Zu den technischen Regeln der Akademischen Kunst zählt u.a. die perfekte Umsetzung der Wirklichkeit in Farbe, Licht und Schatten, was zu Arbeiten von nahezu fotorealistischer Perfektion führt. Ebenfalls beliebt sind hier Gemälde, denen man durch ein spezielles Finish nicht mehr ansieht, dass es sich um Malerei handelt. Als im Jahre 1797 die „École des Beaux-Arts“ in Frankreich gegründet wird, die einen starken neoklassizistischen Einfluss hat, vermischen sich die Ideale des Akademismus nach und nach mit den klassizistischen Forderungen. Eine Synthese aus beiden sind beispielsweise die Arbeiten des österreichischen Malers Hans Makart.

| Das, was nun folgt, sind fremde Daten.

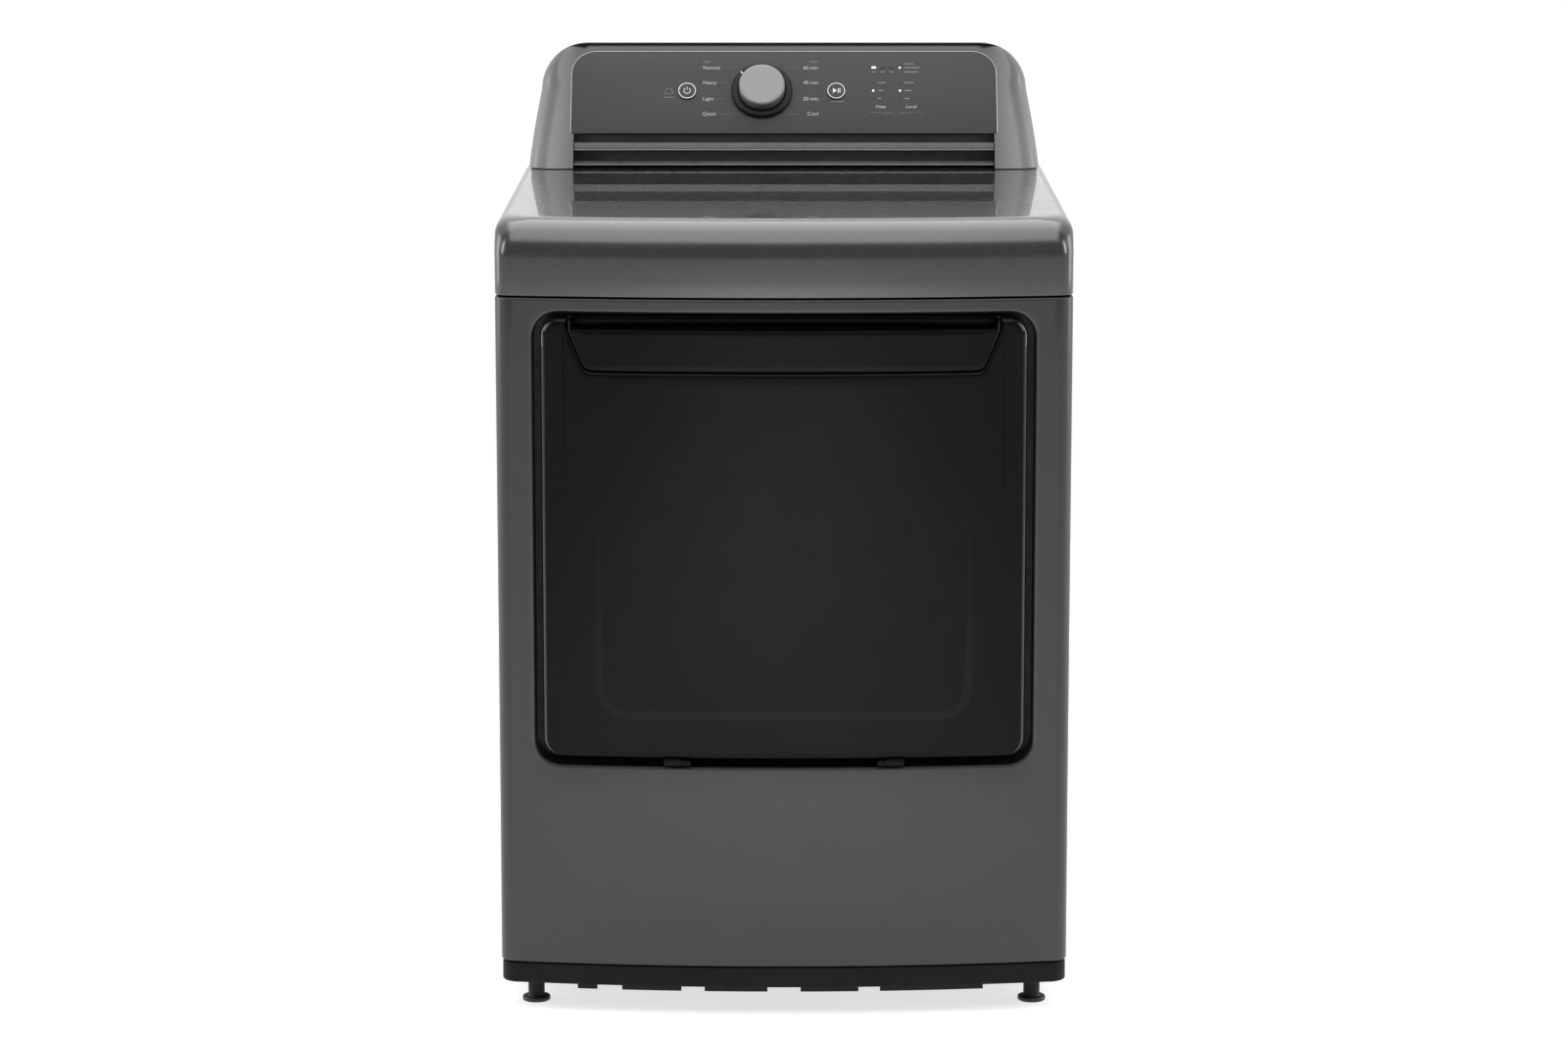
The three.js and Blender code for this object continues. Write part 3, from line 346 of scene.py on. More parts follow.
# ---- Materials ----
class Shader:
    """A short way to wire a procedural material."""

    def __init__(self, name):
        self.material = bpy.data.materials.new(name)
        self.material.use_nodes = True
        self.nodes = self.material.node_tree.nodes
        self.links = self.material.node_tree.links
        self.surface = self.nodes["Principled BSDF"]
        self.coords = self.nodes.new("ShaderNodeTexCoord").outputs["Object"]

    def set(self, **values):
        for name, value in values.items():
            self.surface.inputs[name.replace("_", " ")].default_value = value

    def stretched(self, scale):
        mapping = self.nodes.new("ShaderNodeMapping")
        mapping.inputs["Scale"].default_value = scale
        self.links.new(self.coords, mapping.inputs["Vector"])
        return mapping.outputs["Vector"]

    def noise(self, scale, detail=4.0, roughness=0.5, vector=None):
        node = self.nodes.new("ShaderNodeTexNoise")
        node.inputs["Scale"].default_value = scale
        node.inputs["Detail"].default_value = detail
        node.inputs["Roughness"].default_value = roughness
        self.links.new(vector or self.coords, node.inputs["Vector"])
        return node.outputs["Fac"]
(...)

Wirklichkeitsferne und Eklektizismus: Die Abwendung vom Akademismus
Neben den formalen und technischen Vorschriften zeichnet sich der Akademische Kunststil durch klare motivische Vorgaben aus, da nur solche Themen als „nachahmenswert“ empfunden werden, die bereits eine gewisse motivgeschichtliche Tradition haben. So entsteht mit der Zeit ein strenger Kanon von Motiven, die hauptsächlich literarisch, mythologisch und historisch motiviert sind. Alltägliches, Profanes und alles, was nicht als ästhetisch schön gilt (so zum Beispiel die Darstellung von Armut und Leid in der einfachen Bevölkerung) zählen nicht zum Repertoire des Akademischen Kunststils. Die Mimesis beschränkt sich folglich auf die rein technische Wiedergabe und mündet nicht – wie etwa im Realismus ab Mitte des 19. Jahrhunderts – in einer kritischen Auseinandersetzung mit der sozialen Wirklichkeit.

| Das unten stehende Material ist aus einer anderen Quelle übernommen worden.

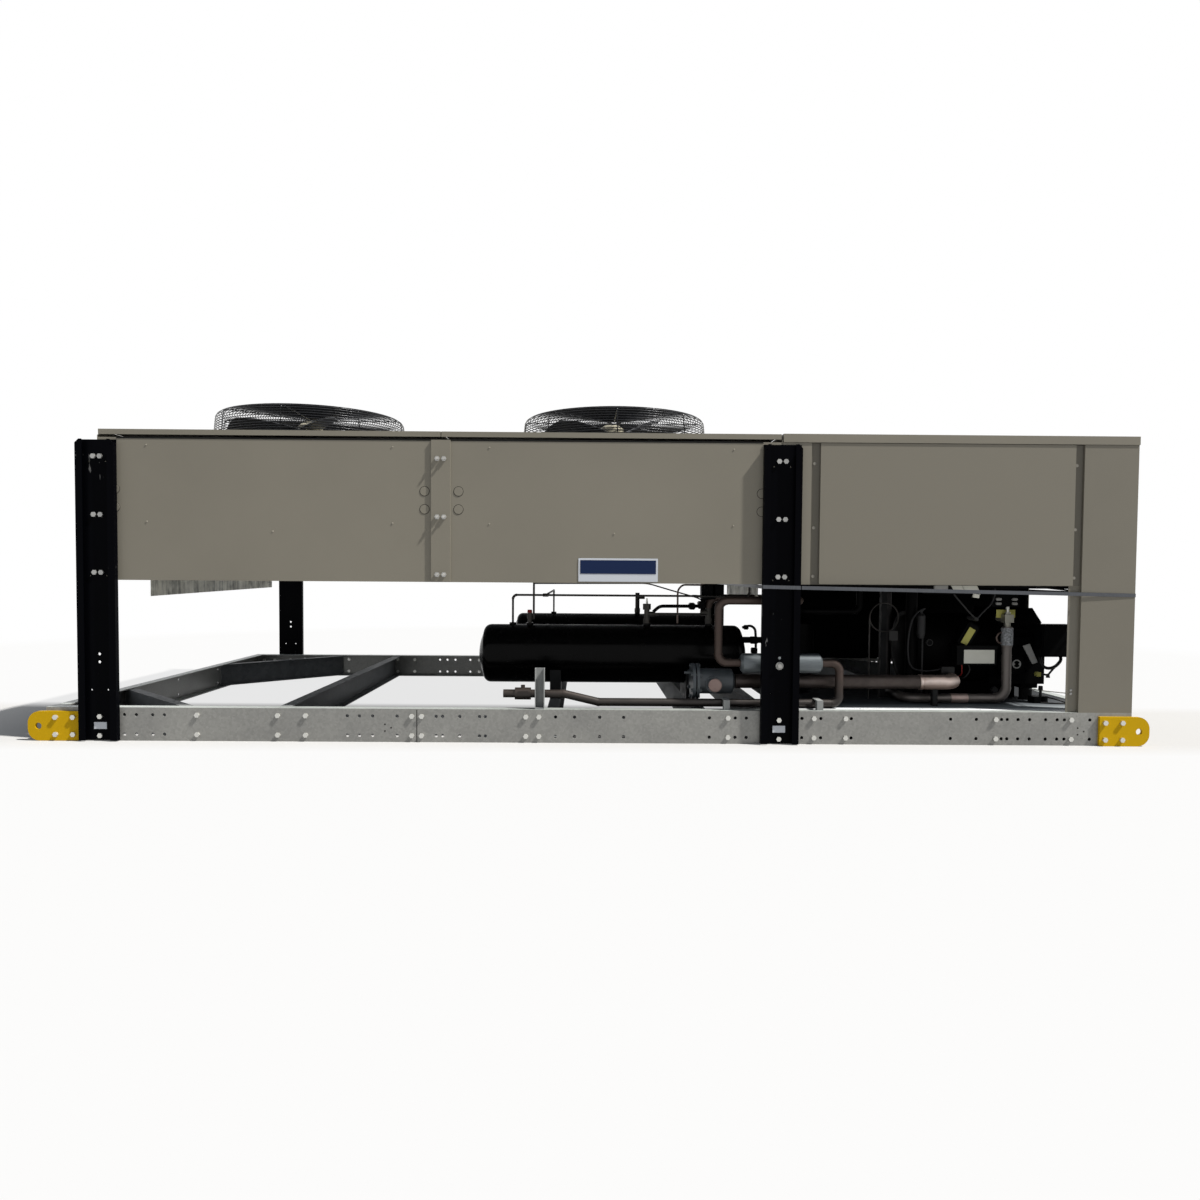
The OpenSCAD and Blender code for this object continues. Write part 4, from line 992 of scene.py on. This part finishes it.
def ceiling_boxes():
    """Small boxes screwed to the front edge of the control section's floor."""
    top = CEILING + 12
    grey_box = [(oblong(-417, -359, top - 19, top), -202, 10)]
    plates("ceiling_box_grey", grey_box, BRACKET_GREY, 1.5)
    plates("ceiling_box_white", [
        ([(-346, top), (-300, top), (-288, top - 25), (-328, top - 26)], -203, 11),
        ([(-297, top), (-236, top), (-224, top - 22), (-240, top - 26), (-286, top - 25)], -203, 11),
        (tilted(-238, top - 44, 28, 16, -8), -203, 8),
        (tilted(-226, top - 30, 5, 24, 30), -200, 3),
    ], LABEL_CREAM, 1.5)


def posts_hardware():
    """Round plug on the middle leg and a pair of bright bolts on the right post."""
    web = FRONT - 4 * MM
    plug_z = 0.331
    plug_depth = 0.0035
    bm = bmesh.new()
    add_disc(bm, (LEG_MID, web, plug_z), TO_FRONT, 0.017, plug_depth, 32, 0.0155)
    add_disc(bm, (LEG_MID, web - plug_depth, plug_z), TO_FRONT, 0.0095, 0.006, 6)
    recess = FRONT + 12 * MM
    for height in (0.234, 0.219):
        add_disc(bm, (VALVE[0] + 0.156, recess, height), TO_FRONT, 0.006, 0.004, 16, 0.004)
    mesh_piece("bright_plugs", bm, BRACKET_GREY)


def filter_stub():
    """Copper end on the filter's side stub."""
    shell = lo("suction_filter")
    stub = Vector((shell[0] + 74 * MM, shell[1], SUCTION_Z - 8 * MM))
    discs("stub_end", [(stub, TO_FRONT, 29.5, 2.5, 26.5)], STUB_COPPER)


def suction_elbow_skin():
    """Elbow and its brazed socket over the last stretch of the dull suction line, in copper with a
    painted sun highlight.
    """
    middle_y = lo("suction_line")[1] + SUCTION_R
    bend = 70 * MM
    bend_x = hi("suction_line")[0] - SUCTION_R - bend
    path = [Vector((bend_x - 0.10, middle_y, SUCTION_Z)), Vector((bend_x, middle_y, SUCTION_Z))]
    steps = 12
    for step in range(1, steps + 1):
        a = math.radians(90 * step / steps)
        x = bend_x + bend * math.sin(a)
        y = middle_y + bend * (1 - math.cos(a))
        path.append(Vector((x, y, SUCTION_Z)))
    socket = [Vector((bend_x - back, middle_y, SUCTION_Z)) for back in (0.104, 0.09)]
    bm = bmesh.new()
    add_sweep(bm, path, SUCTION_R + 0.6 * MM, ROUND_SIDES)
    add_sweep(bm, socket, SUCTION_R + 1.6 * MM, ROUND_SIDES)
    mesh_piece("suction_elbow_skin", bm, ELBOW_HIGHLIGHT_COPPER, smooth=True)


def discharge_skins():
    """Braided absorber on the discharge riser, and a stretch of the line low down in copper with a
    painted highlight.
    """
    bay_tube("braided_sleeve", [(0, 0, 266), (0, 0, 344)], 25.7, BRAID)
    stretch = [(-253, 0, 24), (-177, 0, 24)]
    bay_tube("discharge_highlight_stretch", stretch, 21.5, STRETCH_HIGHLIGHT_COPPER)


bay_labels()
bay_switches()
pump_badge()
sight_glasses()
compressor_skid()
solenoid()
barrel_leads()
gauge_hoses()
valve_lines()
ceiling_boxes()
posts_hardware()
filter_stub()
suction_elbow_skin()
discharge_skins()


# ---------------------------------------------------------------- receiver dressing
KING = centre_of("receiver_stem")
RECEIVER_TOP = hi("receiver_front")[2]


def near_king(dx, height):
    """A point dx mm to the right of the king valve, height mm above the shell, in the valve's plane."""
    return Vector((KING[0] + dx * MM, KING[1], RECEIVER_TOP + height * MM))


def king_tube(name, points, radius, mat, bend=0.02):
    """A line through points given as for near_king, its radius in mm."""
    return tube(name, [near_king(*p) for p in points], radius * MM, mat, bend=bend)


def receiver_lines():
    relief_x = lo("small_lines")[0] + 86 * MM
    relief = (relief_x, KING[1], RECEIVER_TOP + 46 * MM)
    discs("relief_cap", [(relief, UP, 12, 14, 10)], CAP_RED)
    sensor = [(-541, 185), (3, 189), (123, 154), (244, 121), (286, 95)]
    king_tube("sensor_lead", sensor, 3.2, HOSE_BLACK, 0.03)
    gauge = [(146, 0), (146, 158), (168, 183), (268, 183), (268, 193)]
    king_tube("gauge_line", gauge, 4.5, MATS["copper"])
    outlet = [(30, 53), (60, 81), (228, 82), (292, 84)]
    king_tube("king_outlet", outlet, 8, MATS["box_dark"])


def level_gauge():
    """Hose loop and its valves past the front receiver's right end."""
    start = (hi("receiver_front")[0] - KING[0]) / MM - 12
    ground = -RECEIVER_TOP / MM
    loop = [(0, 462), (40, 472), (62, 456), (66, 405), (66, 343), (40, 330), (-10, 332)]
    points = [(start + dx, ground + z) for dx, z in loop]
    king_tube("level_line", points, 6, HOSE_BLACK)
    bm = bmesh.new()
    for dx, z, half in ((56, 402, 17), (58, 352, 14), (18, 463, 11)):
        at = near_king(start + dx, ground + z)
        reach = Vector((half, half, half)) * MM
        add_box(bm, at - reach, at + reach, 0.003)
    bar_end = near_king(start + 104, ground + 416) + Vector((0, 0.028, 0))
    add_box(bm, near_king(start - 8, ground + 388), bar_end, 0.003)
    mesh_piece("level_valves", bm, MATS["box_dark"])


def line_solenoid():
    """Two coils on the liquid line and the valve bodies under them."""
    deep = 0.03
    bm = bmesh.new()
    for dx, z0, z1, half in ((290, 115, 183, 34), (330, 135, 183, 26), (214, 66, 98, 13),
                             (258, 70, 106, 15)):
        low = near_king(dx - half, z0) - Vector((0, deep, 0))
        high = near_king(dx + half, z1) + Vector((0, deep, 0))
        add_box(bm, low, high, 0.004)
    mesh_piece("line_solenoid", bm, MATS["box_dark"])


receiver_lines()
level_gauge()
line_solenoid()


# ---------------------------------------------------------------- stage, light and camera
SUN_TOWARD = Vector((0.57, -0.165, 0.79))
# the floor turns white, by NEAR_SHARE at most, over the first span of distances in y from
# SHADOW_Y, and wholly over the second span from the origin
SHADOW_Y = 0.42 - abs(FRONT)
WHITE_NEAR = (0.40, 0.62)
WHITE_FAR = (2.6, 7.0)
NEAR_SHARE = 0.78


def white_seen(tree):
    """1 for the rays that should see a white studio: camera, glossy and transmission rays."""
    path = tree.nodes.new("ShaderNodeLightPath")
    total = None
    for name in ("Is Camera Ray", "Is Glossy Ray", "Is Transmission Ray"):
        if total is None:
            total = path.outputs[name]
            continue
        either = tree.nodes.new("ShaderNodeMath")
        either.operation = "MAXIMUM"
        tree.links.new(total, either.inputs[0])
        tree.links.new(path.outputs[name], either.inputs[1])
        total = either.outputs["Value"]
    return total


def white_share(mat):
    """How far each place of the floor has turned white, for the rays that see it so."""
    coords = node(mat, "ShaderNodeTexCoord").outputs["Object"]
    split = node(mat, "ShaderNodeSeparateXYZ")
    link(mat, coords, split.inputs[0])
    offset = node(mat, "ShaderNodeMath", operation="SUBTRACT")
    offset.inputs[1].default_value = SHADOW_Y
    link(mat, split.outputs["Y"], offset.inputs[0])
    away = node(mat, "ShaderNodeMath", operation="ABSOLUTE")
    link(mat, offset.outputs["Value"], away.inputs[0])
    near = map_range(mat, away.outputs["Value"], *WHITE_NEAR, top=NEAR_SHARE)
    length = node(mat, "ShaderNodeVectorMath", operation="LENGTH")
    link(mat, coords, length.inputs[0])
    far = map_range(mat, length.outputs["Value"], *WHITE_FAR)
    white = combined(mat, "MAXIMUM", near, far)
    return combined(mat, "MULTIPLY", white, white_seen(mat.node_tree))


def floor_paint():
    mat = material("floor", grey(0.44), rough=0.9, spec=0.1)
    glow = node(mat, "ShaderNodeEmission")
    glow.inputs["Color"].default_value = (*WHITE, 1)
    mix = node(mat, "ShaderNodeMixShader")
    link(mat, white_share(mat), mix.inputs["Fac"])
    link(mat, shader_of(mat).outputs["BSDF"], mix.inputs[1])
    link(mat, glow.outputs["Emission"], mix.inputs[2])
    link(mat, mix.outputs["Shader"], mat.node_tree.nodes["Material Output"].inputs["Surface"])
    return mat


def floor():
    """Pale floor: its shadow stays, it turns to plain white further out."""
    bm = bmesh.new()
    bmesh.ops.create_grid(bm, x_segments=1, y_segments=1, size=40)
    mesh = bpy.data.meshes.new("floor")
    bm.to_mesh(mesh)
    bm.free()
    obj = bpy.data.objects.new("floor", mesh)
    obj.location = (0, 0, -0.5 * MM)
    bpy.context.collection.objects.link(obj)
    mesh.materials.append(floor_paint())


def world_light(colour, strength):
    """A soft sky that lights the object, seen as plain white."""
    world = bpy.data.worlds.new("studio")
    world.use_nodes = True
    bpy.context.scene.world = world
    tree = world.node_tree
    plain = tree.nodes["Background"]
    plain.inputs["Color"].default_value = (*colour, 1)
    plain.inputs["Strength"].default_value = strength
    white = tree.nodes.new("ShaderNodeBackground")
    white.inputs["Color"].default_value = (*WHITE, 1)
    mix = tree.nodes.new("ShaderNodeMixShader")
    tree.links.new(white_seen(tree), mix.inputs["Fac"])
    tree.links.new(plain.outputs["Background"], mix.inputs[1])
    tree.links.new(white.outputs["Background"], mix.inputs[2])
    tree.links.new(mix.outputs["Shader"], tree.nodes["World Output"].inputs["Surface"])


def sun(colour, energy, softness):
    """softness is the sun's angle in degrees."""
    data = bpy.data.lights.new("sun", "SUN")
    data.energy = energy
    data.color = colour
    data.angle = math.radians(softness)
    obj = bpy.data.objects.new("sun", data)
    obj.location = SUN_TOWARD * 8
    obj.rotation_euler = (-SUN_TOWARD).to_track_quat("-Z", "Y").to_euler()
    bpy.context.collection.objects.link(obj)


def camera():
    """Stands square in front of the long side, slightly above the deck."""
    data = bpy.data.cameras.new("camera")
    data.sensor_width = 36
    data.lens = 25.16
    data.shift_x = 0.0083
    data.shift_y = 0.0020
    data.clip_end = 200
    obj = bpy.data.objects.new("camera", data)
    obj.location = (-0.0377, -4.6563, 0.7172)
    tilt, roll, turn = (math.radians(angle) for angle in (90 - 2.024, -0.397, -0.438))
    obj.rotation_euler = Euler((tilt, roll, turn))
    bpy.context.collection.objects.link(obj)
    bpy.context.scene.camera = obj


floor()
world_light(colour=(0.86, 0.92, 1.0), strength=0.30)
sun(colour=(1.0, 0.97, 0.92), energy=6.9, softness=2)
camera()
bpy.context.scene.view_settings.view_transform = "Standard"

Jener akademische Idealismus ist auch der Grund dafür, dass der Kunststil ab ca. 1900 mit dem Aufkommen vornehmlich subjektiv geprägter Kunstformen wie Im- und Expressionismus zunehmend kritisch gesehen wird. Erst in den 1990er Jahren werden bestimmte Künstler wie etwa Alexandre Cabanel (Siehe Bild: „Die Geburt der Venus“, 1863) oder Anselm Feuerbach („Medea“, 1870) wiederentdeckt. Seitdem werden die Künstler des Akademismus nicht mehr vorrangig für ihren Eklektizismus verachtet, sondern erneut für ihre außerordentliche Kunstfertigkeit geschätzt.